The best-performing companies strike a balance:
- Sustainable growth rates
- Strong unit economics
- High customer satisfaction
This balance is what ultimately drives long-term value.
Metrics Across Different Stages
Not all metrics carry equal weight at every stage of a SaaS company.
Early-stage startups should prioritize:
- Product-market fit indicators
- Activation and retention
- Early revenue signals
Growth-stage companies should focus on:
- Scaling acquisition efficiently
- Improving LTV:CAC ratios
- Expanding revenue streams
Mature companies should emphasize:
- Profitability
- Margin optimization
- Long-term retention
Understanding which metrics matter at each stage prevents misaligned priorities.
Common Pitfalls to Avoid
Even experienced operators fall into common traps when analyzing SaaS metrics:
- Over-optimizing for one metric: Improving CAC at the expense of growth, or vice versa
- Ignoring cohort analysis: Aggregated data can hide underlying issues
- Chasing benchmarks blindly: Not all benchmarks apply to every business model
- Focusing on short-term gains: Sacrificing long-term value for quick wins
Avoiding these pitfalls requires a holistic view of the business.
The Bottom Line
In SaaS, metrics are not just numbers, they are signals. The challenge lies in distinguishing meaningful signals from noise.
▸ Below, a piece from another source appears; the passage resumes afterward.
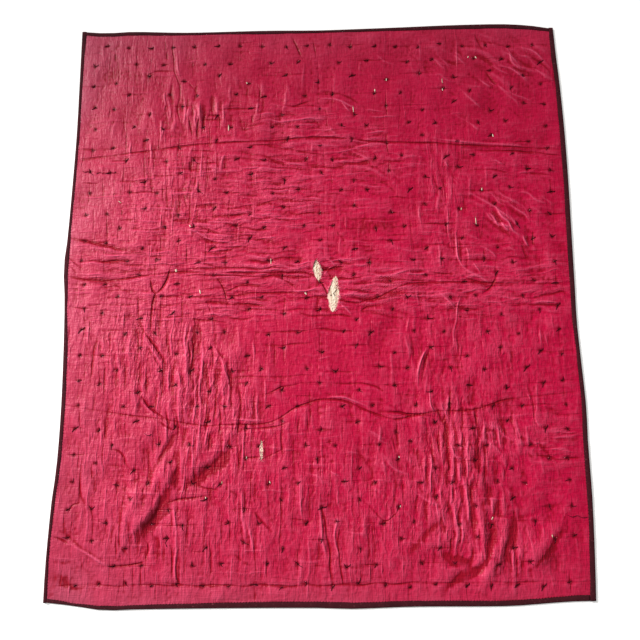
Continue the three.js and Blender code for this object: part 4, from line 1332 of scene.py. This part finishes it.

The metrics that truly matter – MRR/ARR, CAC, LTV, churn, NRR, and gross margin – provide a clear picture of a company’s health, efficiency, and scalability. They reflect whether a business is creating real value for its customers and capturing that value effectively.
On the other hand, vanity metrics like signups, traffic, and follower counts may look impressive but often fail to drive meaningful insight.
Ultimately, success in SaaS comes down to discipline: focusing on the right metrics, interpreting them correctly, and using them to guide decisions. Companies that do this well don’t just grow, they build sustainable, resilient businesses that stand the test of time.